Sheepsfoot roller compactors are vibratory or static rollers that are excellent for cohesive soils like clay. They have protruding lugs from the roller that allow for the kneading of subsoil to compact the bottom layers while churning over the top layer.
The only time a hand compaction tool would be used would be in those really tight access spaces or when limited compaction is required as they do not provide the same force that an engine-powered machine would provide. The action provided by them are similar to rammers with the impact created.
Consolidation of Joint Material
Much like the consolidation of subgrade and base materials, when pavers or slabs have been installed the joints are filled with some form of jointing material. Whether that is polymeric sand or regular jointing sand, it needs to be consolidated with a vibratory compactor. Typically a small forward plate compactor is used for this application to prevent the cracking and crumbling of the paver material, but providing enough vibration to consolidate the jointing material.
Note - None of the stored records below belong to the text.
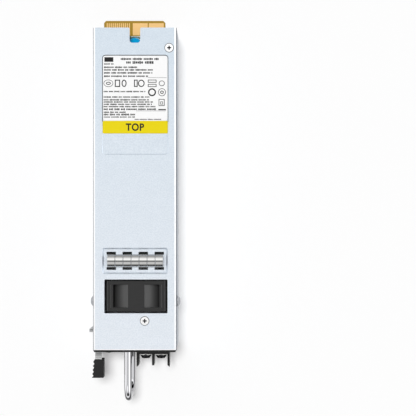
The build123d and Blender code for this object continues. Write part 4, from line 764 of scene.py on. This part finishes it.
word_mesh.materials.clear()
word_mesh.materials.append(black_ink)
place_piece("up_word", word_mesh)
print("word has", len(word_mesh.polygons), "faces")

# %% [markdown]
# Through the notch the photograph shows a thin white line round the blue disc, printed on the board, and
# a few small marks behind it. Both are stamped like the rows, because short marks along an arc read as
# a line at this size.

# %% Silk print on the card board
ARC_GAP = 0.5 * MM
ARC_DEGREES = (50, 80)  # where the arc starts, and how far it goes round
ARC_STEPS = 14
ARC_MARK = (0.55 * MM, 0.3 * MM)
LEGEND_MARKS = 8
LEGEND_START = -3.2
LEGEND_PITCH = 0.75 * MM
LEGEND_GAP = 0.9 * MM
LEGEND_MARK = (0.4 * MM, 0.7 * MM)

disc_middle = (disc_low + disc_high) / 2
silk_radius = (disc_high.x - disc_low.x) / 2 + ARC_GAP
silk_z = card_high.z + INK_LIFT
silk_marks = []
for step in range(ARC_STEPS + 1):
    angle = math.radians(ARC_DEGREES[0] + ARC_DEGREES[1] * step / ARC_STEPS)
    silk_marks.append((
        (disc_middle.x + silk_radius * math.cos(angle), disc_middle.y + silk_radius * math.sin(angle),
         silk_z), ARC_MARK))
for step in range(LEGEND_MARKS):
    silk_marks.append((
        (disc_middle.x + (step + LEGEND_START) * LEGEND_PITCH,
         disc_middle.y + silk_radius + LEGEND_GAP, silk_z), LEGEND_MARK))
stamp_piece("card_silk", silk_marks, white_ink)
print("marks of silk print:", len(silk_marks))

# %% [markdown]
# The floor and backdrop of the photograph are pure white with a soft shadow beside the module. The floor
# is a light grey that takes the shadow, and rays from the camera, and those that mirrors send on, see a
# little light of its own that lifts it to white. The shadow stays, because it takes away the rest. More
# lamps would whiten a floor as well, but they would wash out the module with it.

# %% Floor
FLOOR_COLOUR = "E0E0E0"
FLOOR_LIFT = 0.23
FLOOR_HALF = 3.0

floor_finish, floor_tree, floor_shader = start_finish("white_floor", FLOOR_COLOUR, 1.0)
floor_shader.inputs["Specular IOR Level"].default_value = 0.0
floor_shader.inputs["Emission Color"].default_value = (1, 1, 1, 1)
path = add_node(floor_tree, "ShaderNodeLightPath")
seen = add_node(floor_tree, "ShaderNodeMath", {
    0: path.outputs["Is Camera Ray"], 1: path.outputs["Is Glossy Ray"]}, operation="MAXIMUM")
through = add_node(floor_tree, "ShaderNodeMath", {
    0: seen.outputs[0], 1: path.outputs["Is Transmission Ray"]}, operation="MAXIMUM")
lift = add_node(floor_tree, "ShaderNodeMath", {
    0: through.outputs[0], 1: FLOOR_LIFT}, operation="MULTIPLY")
floor_tree.links.new(lift.outputs[0], floor_shader.inputs["Emission Strength"])

floor_mesh = bpy.data.meshes.new("floor")
floor_mesh.from_pydata(
    [(-FLOOR_HALF, -FLOOR_HALF, 0), (FLOOR_HALF, -FLOOR_HALF, 0), (FLOOR_HALF, FLOOR_HALF, 0),
     (-FLOOR_HALF, FLOOR_HALF, 0)], [], [(0, 1, 2, 3)])
floor_mesh.materials.append(floor_finish)
floor = bpy.data.objects.new("floor", floor_mesh)
bpy.context.collection.objects.link(floor)
print("floor lift:", FLOOR_LIFT)

# %% [markdown]
# Metal shows the room it stands in, so the room matters as much as the metal. Two curves, one across the
# room and one along it, say how bright each direction is: softboxes to both sides and behind, and a
# dark line at the horizon. A picture of a real studio would do too, but a curve can be read and set stop
# by stop. The product of the two is dimmed in a round spot overhead, where the camera hangs. Only
# mirror-like rays see that pattern. Matt surfaces are lit by the same plain light from all sides, and
# the camera sees white. A curve node holds values up to 1 only, so each stop is stored as a part of
# CURVE_TOP, and the product gets that back.

# %% Room
ROOM_LIGHT = 0.19
ROOM_GAIN = 1.53
ACROSS = (
    (-1.0, 0.4), (-0.96, 1.3), (-0.85, 1.35), (-0.72, 0.5), (-0.55, 0.7), (-0.4, 1.05), (-0.1, 1.15),
    (0.05, 1.15), (0.18, 0.9), (0.3, 0.35), (0.4, 0.4), (0.55, 1.2), (0.8, 1.55), (0.93, 1.3),
    (1.0, 0.5),
)
ALONG = (
    (-1.0, 0.03), (-0.93, 0.05), (-0.89, 0.15), (-0.84, 0.5), (-0.7, 0.65), (-0.5, 0.66),
    (-0.3, 0.66), (-0.15, 0.74), (0.0, 0.7), (0.12, 0.72), (0.3, 1.1), (0.45, 1.2), (0.6, 0.95),
    (0.8, 0.6), (0.95, 0.4), (1.0, 0.3),
)
CURVE_TOP = 2.0
CAMERA_SPOT = (-0.07, -0.13, 0.0)
SPOT_RADII = (0.08, 0.3)
SPOT_LIGHT = 0.25

room = bpy.data.worlds.new("room")
room.use_nodes = True
bpy.context.scene.world = room
tree = room.node_tree
direction = add_node(tree, "ShaderNodeTexCoord")
axes = add_node(tree, "ShaderNodeSeparateXYZ", {"Vector": direction.outputs["Generated"]})
walls = []
for axis, stops in (("X", ACROSS), ("Y", ALONG)):
    fraction = add_node(tree, "ShaderNodeMapRange", {
        "Value": axes.outputs[axis], "From Min": -1.0, "From Max": 1.0})
    curve = add_node(tree, "ShaderNodeFloatCurve", {"Value": fraction.outputs["Result"]})
    line = curve.mapping.curves[0]
    stored = [((position + 1) / 2, value / CURVE_TOP) for position, value in stops]
    line.points[0].location = stored[0]
    line.points[1].location = stored[-1]
    for location in stored[1:-1]:
        line.points.new(*location)
    for point in line.points:
        point.handle_type = "VECTOR"
    curve.mapping.update()
    walls.append(curve.outputs["Value"])
product = add_node(tree, "ShaderNodeMath", {0: walls[0], 1: walls[1]}, operation="MULTIPLY")
flat = add_node(tree, "ShaderNodeVectorMath", {
    0: direction.outputs["Generated"], 1: (1, 1, 0)}, operation="MULTIPLY")
from_spot = add_node(tree, "ShaderNodeVectorMath", {
    0: flat.outputs["Vector"], 1: CAMERA_SPOT}, operation="DISTANCE")
spot = add_node(tree, "ShaderNodeMapRange", {
    "Value": from_spot.outputs["Value"], "From Min": SPOT_RADII[0], "From Max": SPOT_RADII[1],
    "To Min": SPOT_LIGHT, "To Max": 1.0}, interpolation_type="SMOOTHSTEP")
dimmed = add_node(tree, "ShaderNodeMath", {
    0: product.outputs[0], 1: spot.outputs["Result"]}, operation="MULTIPLY")
mirrored = add_node(tree, "ShaderNodeMath", {
    0: dimmed.outputs[0], 1: CURVE_TOP ** 2 * ROOM_GAIN}, operation="MULTIPLY")
path = add_node(tree, "ShaderNodeLightPath")
matt_or_mirror = add_node(tree, "ShaderNodeMix", {
    "Factor": path.outputs["Is Glossy Ray"], "A": ROOM_LIGHT, "B": mirrored.outputs[0]},
    data_type="FLOAT")
seen = add_node(tree, "ShaderNodeMath", {
    0: path.outputs["Is Camera Ray"], 1: path.outputs["Is Transmission Ray"]}, operation="MAXIMUM")
strength = add_node(tree, "ShaderNodeMix", {
    "Factor": seen.outputs[0], "A": matt_or_mirror.outputs["Result"], "B": 1.0}, data_type="FLOAT")
tree.links.new(strength.outputs["Result"], tree.nodes["Background"].inputs["Strength"])
tree.nodes["Background"].inputs["Color"].default_value = (1, 1, 1, 1)
print("stops across and along the room:", len(ACROSS), len(ALONG))

# %% [markdown]
# One soft lamp hangs almost overhead, a little to the left and to the rear. An area lamp near by would
# light the middle of the module more than its ends, so a sun with a wide disc stands for it. Its short
# shadow lies to the right of the module and in front, and its own mirror image is left out, because the
# room already has its softboxes.

# %% Lamp
LAMP_LIGHT = 2.62
LAMP_SPREAD = 16
LAMP_FROM_LEFT = 1.5
LAMP_FROM_REAR = 10.0

softbox_data = bpy.data.lights.new("softbox", "SUN")
softbox_data.energy = LAMP_LIGHT
softbox_data.angle = math.radians(LAMP_SPREAD)
softbox = bpy.data.objects.new("softbox", softbox_data)
softbox.rotation_euler = (math.radians(-LAMP_FROM_REAR), math.radians(-LAMP_FROM_LEFT), 0)
softbox.visible_glossy = False
bpy.context.collection.objects.link(softbox)
print("lamp strength:", LAMP_LIGHT)

# %% [markdown]
# The Standard view transform shows each colour as it was written, where Blender's default would bend
# it.

# %% View transform
bpy.context.scene.view_settings.view_transform = "Standard"
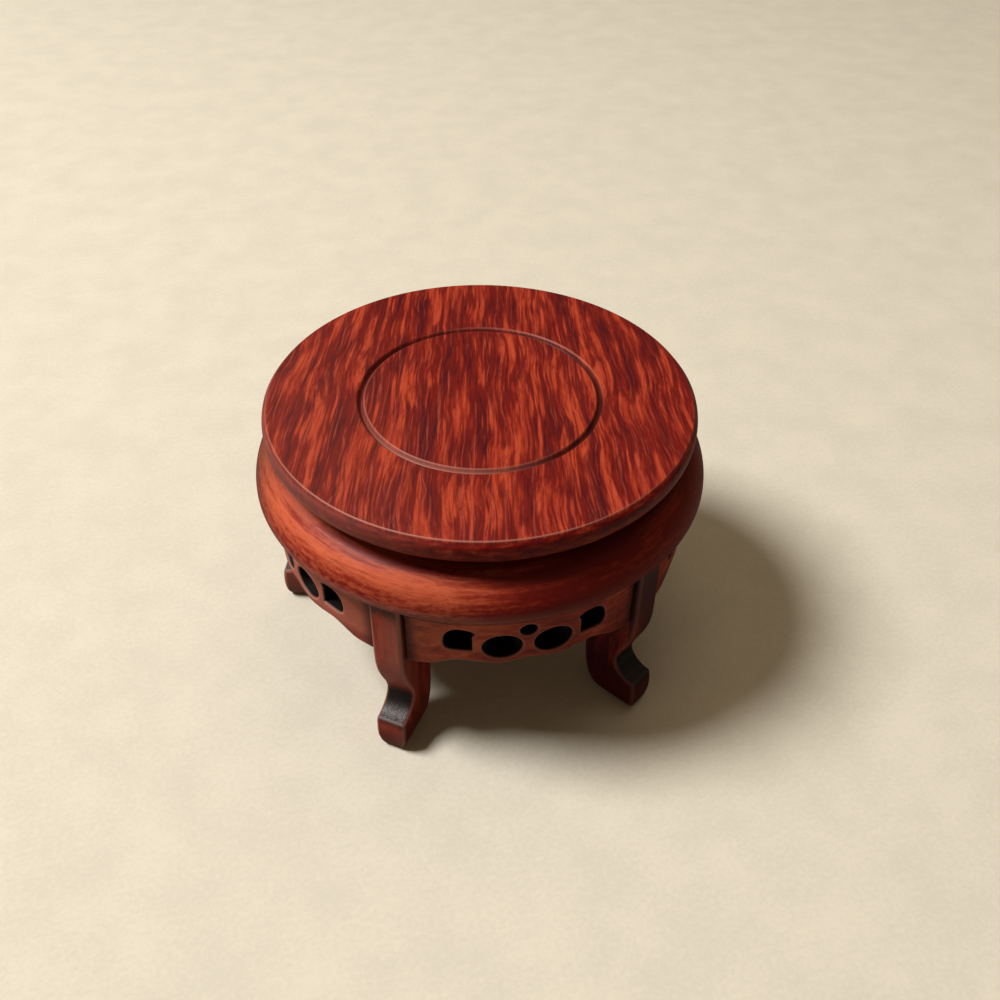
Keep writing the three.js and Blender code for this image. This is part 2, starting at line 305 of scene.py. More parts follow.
class Grain:
    """Wood fibre in three dimensions: noise drawn out along the grain, which wanders a little.

    The grain runs level at an azimuth, or "upright", or "round" the stand's axis. The seed moves
    the noise, and a fan draws the lines of a level grain together as they run.
    """

    # How far a shift moves streaks, rows of strokes, and the noise that swells them
    SHIFT_STEP = 7.3
    ROW_SHIFT_STEP = 0.37
    SWELL_SHIFT_STEP = 3.1

    # How far apart rows lie in that noise, how much it counts, and how ragged strokes are
    ROW_STEP = 5.17
    SWELL = 1.5
    RAGGEDNESS = 0.35

    def __init__(self, tree, run, seed, sway, fan=0.0):
        self.tree = tree
        self.seed = seed
        x, y, z = tree.place()
        self.height = z
        if run == "round":
            out = tree.math("SQRT", tree.math("MULTIPLY_ADD", x, x, tree.math("MULTIPLY", y, y)))
            across, through, along = z, out, (x, y)
        elif run == "upright":
            across, through, along = x, y, (z, None)
        else:
            lead = tree.total((y, math.sin(run)), (x, math.cos(run)))
            across = tree.total((x, math.sin(run)), (y, -math.cos(run)))
            through, along = z, (lead, None)
        if fan:
            across = tree.math("DIVIDE", across, tree.math("MULTIPLY_ADD", along[0], -fan, 1.0))
        self.across, self.through, self.along = across, through, along
        self.wander(wide=16, long=24, shift=0.5, amount=sway)

    def wander(self, wide, long, shift, amount):
        """Bends the grain sideways by noise, up to half an amount each way."""
        noise = self.streaks(wide, long, shift, detail=1.0, roughness=0.5)
        push = self.tree.math("MULTIPLY_ADD", noise, amount, -0.5 * amount)
        self.across = self.tree.math("ADD", self.across, push)
        self.through = self.tree.math("ADD", self.through, push)

    def streaks(self, wide, long, shift, detail=3.0, roughness=0.6):
        """Noise in streaks of a width and length. Each shift gives streaks of their own."""
        tree = self.tree
        lead, turn = self.along
        vector = tree.vector(
            tree.math("MULTIPLY", self.across, 1 / wide),
            tree.math("MULTIPLY", lead, 1 / long),
            tree.math("MULTIPLY_ADD", self.through, 1 / wide, self.seed + self.SHIFT_STEP * shift),
        )
        fourth = None if turn is None else tree.math("MULTIPLY", turn, 1 / long)
        return tree.noise(vector, 1.0, detail, roughness, fourth)

    def strokes(self, spacing, long, shift, bias, start, gain, widest, soft, ragged=None):
        """Separate strokes along the grain that swell and taper, 1 inside a stroke and 0 outside.

        They lie side by side at a spacing, and one is wide where its own noise and bias are high.
        """
        tree = self.tree
        start_cell = self.seed + self.ROW_SHIFT_STEP * shift
        cell = tree.math("MULTIPLY_ADD", self.across, 1 / spacing, start_cell)
        row = tree.math("FLOOR", cell)
        aside = tree.math("ABSOLUTE", tree.math("SUBTRACT", tree.math("FRACT", cell), 0.5))
        if ragged is not None:
            aside = tree.math("SUBTRACT", aside, 0.5 * self.RAGGEDNESS)
            aside = tree.math("MULTIPLY_ADD", ragged, self.RAGGEDNESS, aside)
        own = tree.vector(
            tree.math("MULTIPLY", row, self.ROW_STEP),
            tree.math("MULTIPLY", self.along[0], 1 / long),
            self.SWELL_SHIFT_STEP * shift,
        )
        swell = tree.math("MULTIPLY_ADD", tree.noise(own, 1.0, 1.0), self.SWELL, bias)
        width = tree.math("MULTIPLY_ADD", swell, gain, -start * gain)
        width = tree.math("MINIMUM", width, widest)
        return tree.span(tree.math("SUBTRACT", width, aside), -soft, soft)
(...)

This ensures that that the jointing material reaches the bottom of the paver providing excellent locking of the pavers and allowing for the proper installation of the joints. Plate compacting pavers is more about consolidating that joint material, but also helps to smooth out minimal highs and lows in the material though it should not be relied upon for this.
For most paving products, you will need to attach a polyurethane mat to the bottom of the plate compactor or some sort of protection to prevent the scuffing of the surface of the material. Sweeping a layer of sand on top of the pavers will not prevent this. An alternative for this can be laying plywood or carpet on top of the pavers and compacting that to consolidate the sand.
An alternative to this would be using a roller forward compactor that can be run on the surface of pavers or even 1″ square cut flag without breaking the product while still consolidating the jointing material.